* To do: Pull out every line containing the string "materials".

:: Dataset excerpt

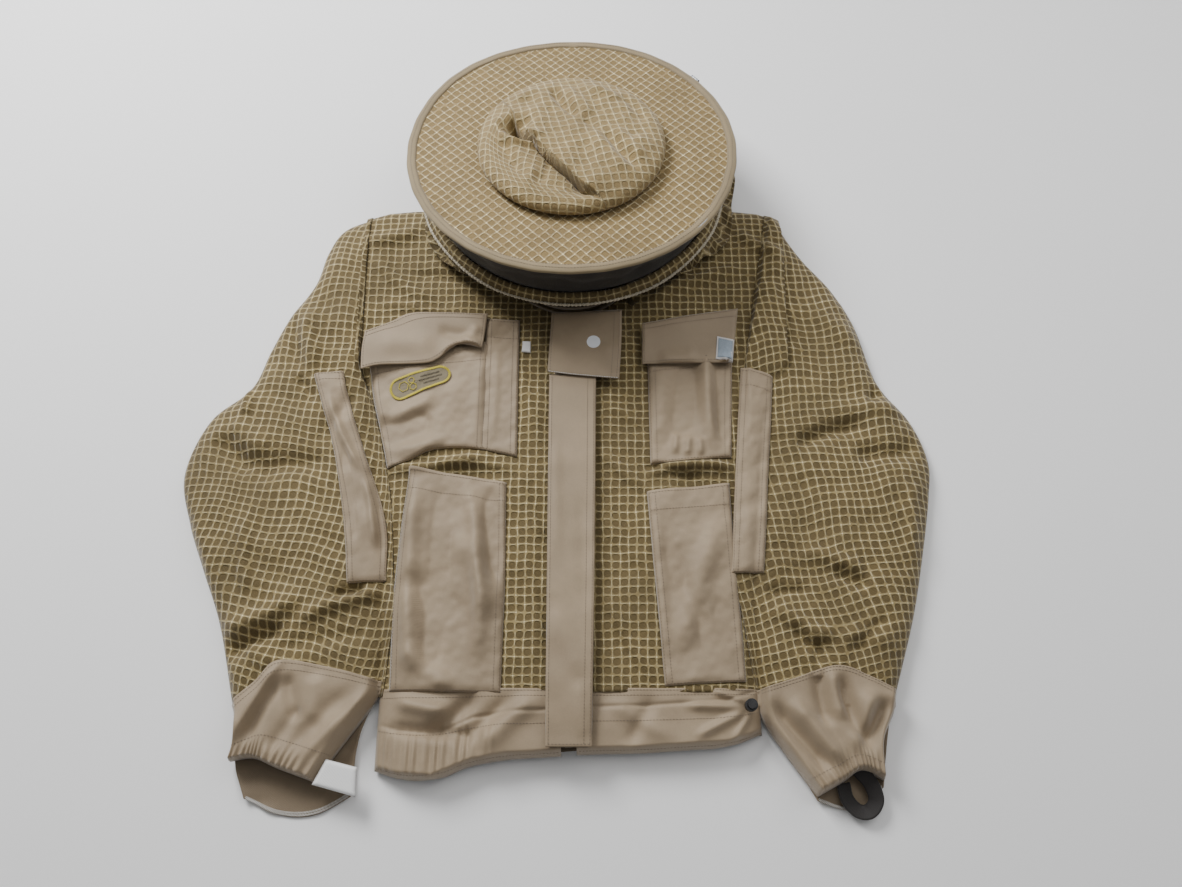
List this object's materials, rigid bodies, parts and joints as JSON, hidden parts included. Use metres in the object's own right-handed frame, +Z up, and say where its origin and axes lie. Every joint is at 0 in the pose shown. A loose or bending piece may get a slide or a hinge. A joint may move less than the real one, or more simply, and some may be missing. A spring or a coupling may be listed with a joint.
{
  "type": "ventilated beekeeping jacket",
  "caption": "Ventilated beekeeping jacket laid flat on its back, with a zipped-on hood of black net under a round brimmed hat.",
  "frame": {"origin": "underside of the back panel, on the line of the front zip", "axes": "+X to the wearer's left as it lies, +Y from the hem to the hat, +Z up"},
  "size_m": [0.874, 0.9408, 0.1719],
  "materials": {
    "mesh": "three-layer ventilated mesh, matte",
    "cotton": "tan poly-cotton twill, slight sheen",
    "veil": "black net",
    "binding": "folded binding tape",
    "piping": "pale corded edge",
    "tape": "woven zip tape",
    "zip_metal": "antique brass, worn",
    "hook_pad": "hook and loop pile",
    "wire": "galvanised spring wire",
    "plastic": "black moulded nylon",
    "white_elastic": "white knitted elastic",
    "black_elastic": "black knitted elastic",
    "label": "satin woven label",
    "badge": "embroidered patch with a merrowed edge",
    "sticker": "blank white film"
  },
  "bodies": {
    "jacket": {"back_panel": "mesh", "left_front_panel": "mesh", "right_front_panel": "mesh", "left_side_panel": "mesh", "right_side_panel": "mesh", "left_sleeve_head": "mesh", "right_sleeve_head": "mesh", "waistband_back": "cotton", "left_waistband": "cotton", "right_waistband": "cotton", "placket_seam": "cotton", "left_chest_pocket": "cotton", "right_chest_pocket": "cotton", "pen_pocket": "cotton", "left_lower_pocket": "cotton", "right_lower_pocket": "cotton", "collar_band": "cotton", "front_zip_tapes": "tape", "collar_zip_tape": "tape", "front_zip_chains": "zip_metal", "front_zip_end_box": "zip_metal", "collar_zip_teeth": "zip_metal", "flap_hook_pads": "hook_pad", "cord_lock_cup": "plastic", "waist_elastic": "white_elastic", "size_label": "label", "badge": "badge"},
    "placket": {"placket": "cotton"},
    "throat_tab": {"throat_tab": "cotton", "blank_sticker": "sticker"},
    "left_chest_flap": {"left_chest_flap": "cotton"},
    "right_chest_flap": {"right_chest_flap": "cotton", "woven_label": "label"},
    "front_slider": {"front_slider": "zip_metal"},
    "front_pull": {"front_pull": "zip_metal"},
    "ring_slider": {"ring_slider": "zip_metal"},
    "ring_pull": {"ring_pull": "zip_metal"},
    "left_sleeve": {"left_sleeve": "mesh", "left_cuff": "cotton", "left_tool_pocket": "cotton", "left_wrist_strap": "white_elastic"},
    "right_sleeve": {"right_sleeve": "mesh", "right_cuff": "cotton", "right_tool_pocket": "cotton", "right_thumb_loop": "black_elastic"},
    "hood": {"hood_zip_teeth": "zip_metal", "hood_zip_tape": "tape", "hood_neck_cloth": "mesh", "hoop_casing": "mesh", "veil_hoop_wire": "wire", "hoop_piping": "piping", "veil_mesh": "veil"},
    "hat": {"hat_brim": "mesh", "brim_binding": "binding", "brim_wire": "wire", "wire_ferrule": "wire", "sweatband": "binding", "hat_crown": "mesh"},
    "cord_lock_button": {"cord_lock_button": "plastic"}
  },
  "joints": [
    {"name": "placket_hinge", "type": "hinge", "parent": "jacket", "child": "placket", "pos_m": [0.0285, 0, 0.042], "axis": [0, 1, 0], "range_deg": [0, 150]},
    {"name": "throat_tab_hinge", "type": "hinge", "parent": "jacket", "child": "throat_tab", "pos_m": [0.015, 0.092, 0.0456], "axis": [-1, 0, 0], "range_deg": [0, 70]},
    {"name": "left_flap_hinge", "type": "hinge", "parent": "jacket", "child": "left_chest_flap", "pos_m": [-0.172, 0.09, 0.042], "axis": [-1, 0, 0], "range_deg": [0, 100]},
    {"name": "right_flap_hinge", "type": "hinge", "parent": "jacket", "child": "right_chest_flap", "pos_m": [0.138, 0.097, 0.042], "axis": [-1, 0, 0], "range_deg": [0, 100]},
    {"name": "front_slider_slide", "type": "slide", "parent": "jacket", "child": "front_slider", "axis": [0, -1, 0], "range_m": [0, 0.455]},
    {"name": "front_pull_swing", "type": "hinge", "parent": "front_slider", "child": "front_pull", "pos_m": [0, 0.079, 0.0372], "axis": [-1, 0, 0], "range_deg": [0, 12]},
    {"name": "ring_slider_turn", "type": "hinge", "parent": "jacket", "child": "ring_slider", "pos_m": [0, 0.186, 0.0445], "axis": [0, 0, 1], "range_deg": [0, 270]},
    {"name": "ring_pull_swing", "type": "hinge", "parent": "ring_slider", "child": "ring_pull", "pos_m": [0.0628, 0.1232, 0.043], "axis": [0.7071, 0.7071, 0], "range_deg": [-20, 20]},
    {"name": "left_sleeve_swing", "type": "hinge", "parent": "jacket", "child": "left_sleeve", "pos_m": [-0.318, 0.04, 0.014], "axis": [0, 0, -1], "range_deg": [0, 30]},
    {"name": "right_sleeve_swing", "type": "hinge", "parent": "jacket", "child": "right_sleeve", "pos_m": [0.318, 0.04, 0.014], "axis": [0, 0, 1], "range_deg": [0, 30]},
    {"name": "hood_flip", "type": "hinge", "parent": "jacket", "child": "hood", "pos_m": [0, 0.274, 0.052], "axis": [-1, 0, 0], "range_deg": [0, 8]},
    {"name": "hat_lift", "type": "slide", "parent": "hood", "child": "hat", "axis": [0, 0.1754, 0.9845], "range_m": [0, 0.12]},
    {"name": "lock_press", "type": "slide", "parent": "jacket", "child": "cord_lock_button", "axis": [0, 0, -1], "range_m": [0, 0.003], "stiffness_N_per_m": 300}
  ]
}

::::

* Completed task:
List this object's materials, rigid bodies, parts and joints as JSON, hidden parts included. Use metres in the object's own right-handed frame, +Z up, and say where its origin and axes lie. Every joint is at 0 in the pose shown. A loose or bending piece may get a slide or a hinge. A joint may move less than the real one, or more simply, and some may be missing. A spring or a coupling may be listed with a joint.
  "materials": {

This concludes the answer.